--- start of Information shown ---

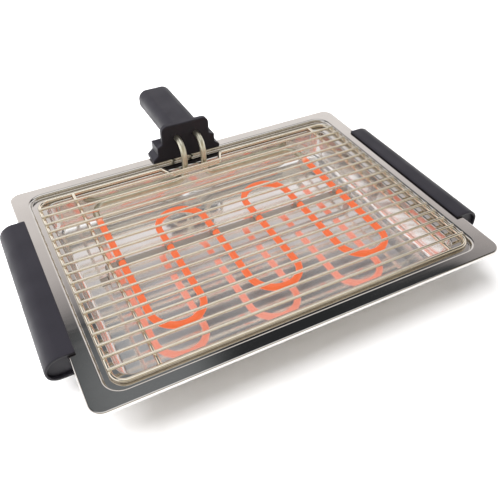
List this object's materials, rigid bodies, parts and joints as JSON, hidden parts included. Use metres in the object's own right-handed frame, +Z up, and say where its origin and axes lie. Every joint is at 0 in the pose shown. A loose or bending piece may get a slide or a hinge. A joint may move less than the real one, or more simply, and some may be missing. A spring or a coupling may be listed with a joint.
{
  "type": "hibachi grill",
  "caption": "Table-top electric grill: pressed steel tray with a wide rim and side handles, a welded wire grate, and a lift-out tubular heating element whose moulded grip hooks over the rim.",
  "frame": {"origin": "on the table under the middle of the whole object, grip included", "axes": "+Z up; +Y towards the grip at the back; +X along the rim's long side, to the right as seen from the front"},
  "size_m": [0.52, 0.465, 0.1115],
  "materials": {
    "polished_stainless": "mirror-polished pressed stainless steel",
    "plain_stainless": "mill-finish stainless strip",
    "plated_wire": "bright nickel-chromium plated steel wire",
    "element_steel": "heat-tinted stainless tube",
    "resistance_alloy": "oxidised resistance alloy",
    "magnesia": "compacted powder",
    "steatite": "unglazed ceramic",
    "phenolic": "satin black phenolic moulding",
    "silicone": "moulded silicone rubber",
    "zinc_steel": "zinc-plated steel",
    "brass": "turned brass"
  },
  "bodies": {
    "tray_base": {"tray": "polished_stainless", "foot_front_left": "phenolic", "foot_front_right": "phenolic", "foot_rear_left": "phenolic", "foot_rear_right": "phenolic", "foot_studs": "zinc_steel", "foot_washers": "zinc_steel", "foot_nuts": "zinc_steel", "side_handle_left": "phenolic", "side_handle_right": "phenolic", "handle_brackets_left": "plain_stainless", "handle_brackets_right": "plain_stainless", "handle_screws": "zinc_steel"},
    "heating_unit": {"element_sheath": "element_steel", "element_insulation": "magnesia", "element_coil": "resistance_alloy", "cold_pin_left": "element_steel", "cold_pin_right": "element_steel", "end_seal_left": "silicone", "end_seal_right": "silicone", "element_support": "plain_stainless", "element_clips": "plain_stainless", "head_front_plate": "phenolic", "grip_upper_shell": "phenolic", "grip_lower_shell": "phenolic", "shell_screws": "zinc_steel", "saddle_screws": "zinc_steel", "element_mount_plate": "plain_stainless", "mount_plate_screws": "zinc_steel", "thermal_cutout": "plain_stainless", "cutout_leads": "silicone", "terminal_block": "steatite", "terminal_screws": "brass", "cord_clamp": "phenolic", "cord_clamp_screws": "zinc_steel", "cord_inlet_bush": "silicone"},
    "grate": {"grate_frame": "plated_wire", "grate_bar_01": "plated_wire", "grate_bar_02": "plated_wire", "grate_bar_03": "plated_wire", "grate_bar_04": "plated_wire", "grate_bar_05": "plated_wire", "grate_bar_06": "plated_wire", "grate_bar_07": "plated_wire", "grate_bar_08": "plated_wire", "grate_bar_09": "plated_wire", "grate_bar_10": "plated_wire", "grate_bar_11": "plated_wire", "grate_bar_12": "plated_wire", "grate_bar_13": "plated_wire", "grate_bar_14": "plated_wire", "grate_bar_15": "plated_wire", "grate_bar_16": "plated_wire", "grate_bar_17": "plated_wire", "grate_bar_18": "plated_wire", "grate_support_left": "plated_wire", "grate_support_right": "plated_wire"}
  },
  "joints": [
    {"name": "heating_unit_lift", "type": "slide", "parent": "tray_base", "child": "heating_unit", "axis": [0, 0, 1], "range_m": [0, 0.12]},
    {"name": "grate_lift", "type": "slide", "parent": "heating_unit", "child": "grate", "axis": [0, 0, 1], "range_m": [0, 0.1]}
  ]
}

--- end of Information shown ---

- **Do this**: Make an exact copy of all the data.

- **Right answer**:
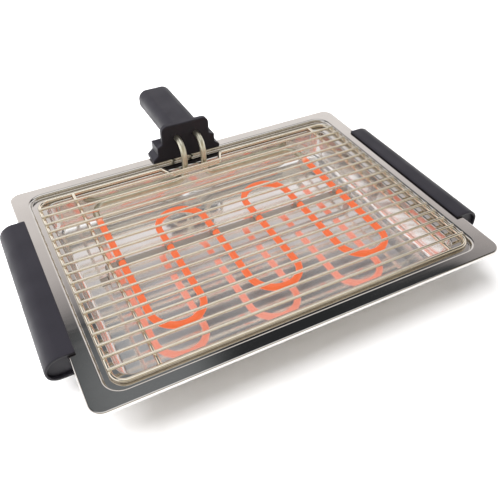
List this object's materials, rigid bodies, parts and joints as JSON, hidden parts included. Use metres in the object's own right-handed frame, +Z up, and say where its origin and axes lie. Every joint is at 0 in the pose shown. A loose or bending piece may get a slide or a hinge. A joint may move less than the real one, or more simply, and some may be missing. A spring or a coupling may be listed with a joint.
{
  "type": "hibachi grill",
  "caption": "Table-top electric grill: pressed steel tray with a wide rim and side handles, a welded wire grate, and a lift-out tubular heating element whose moulded grip hooks over the rim.",
  "frame": {"origin": "on the table under the middle of the whole object, grip included", "axes": "+Z up; +Y towards the grip at the back; +X along the rim's long side, to the right as seen from the front"},
  "size_m": [0.52, 0.465, 0.1115],
  "materials": {
    "polished_stainless": "mirror-polished pressed stainless steel",
    "plain_stainless": "mill-finish stainless strip",
    "plated_wire": "bright nickel-chromium plated steel wire",
    "element_steel": "heat-tinted stainless tube",
    "resistance_alloy": "oxidised resistance alloy",
    "magnesia": "compacted powder",
    "steatite": "unglazed ceramic",
    "phenolic": "satin black phenolic moulding",
    "silicone": "moulded silicone rubber",
    "zinc_steel": "zinc-plated steel",
    "brass": "turned brass"
  },
  "bodies": {
    "tray_base": {"tray": "polished_stainless", "foot_front_left": "phenolic", "foot_front_right": "phenolic", "foot_rear_left": "phenolic", "foot_rear_right": "phenolic", "foot_studs": "zinc_steel", "foot_washers": "zinc_steel", "foot_nuts": "zinc_steel", "side_handle_left": "phenolic", "side_handle_right": "phenolic", "handle_brackets_left": "plain_stainless", "handle_brackets_right": "plain_stainless", "handle_screws": "zinc_steel"},
    "heating_unit": {"element_sheath": "element_steel", "element_insulation": "magnesia", "element_coil": "resistance_alloy", "cold_pin_left": "element_steel", "cold_pin_right": "element_steel", "end_seal_left": "silicone", "end_seal_right": "silicone", "element_support": "plain_stainless", "element_clips": "plain_stainless", "head_front_plate": "phenolic", "grip_upper_shell": "phenolic", "grip_lower_shell": "phenolic", "shell_screws": "zinc_steel", "saddle_screws": "zinc_steel", "element_mount_plate": "plain_stainless", "mount_plate_screws": "zinc_steel", "thermal_cutout": "plain_stainless", "cutout_leads": "silicone", "terminal_block": "steatite", "terminal_screws": "brass", "cord_clamp": "phenolic", "cord_clamp_screws": "zinc_steel", "cord_inlet_bush": "silicone"},
    "grate": {"grate_frame": "plated_wire", "grate_bar_01": "plated_wire", "grate_bar_02": "plated_wire", "grate_bar_03": "plated_wire", "grate_bar_04": "plated_wire", "grate_bar_05": "plated_wire", "grate_bar_06": "plated_wire", "grate_bar_07": "plated_wire", "grate_bar_08": "plated_wire", "grate_bar_09": "plated_wire", "grate_bar_10": "plated_wire", "grate_bar_11": "plated_wire", "grate_bar_12": "plated_wire", "grate_bar_13": "plated_wire", "grate_bar_14": "plated_wire", "grate_bar_15": "plated_wire", "grate_bar_16": "plated_wire", "grate_bar_17": "plated_wire", "grate_bar_18": "plated_wire", "grate_support_left": "plated_wire", "grate_support_right": "plated_wire"}
  },
  "joints": [
    {"name": "heating_unit_lift", "type": "slide", "parent": "tray_base", "child": "heating_unit", "axis": [0, 0, 1], "range_m": [0, 0.12]},
    {"name": "grate_lift", "type": "slide", "parent": "heating_unit", "child": "grate", "axis": [0, 0, 1], "range_m": [0, 0.1]}
  ]
}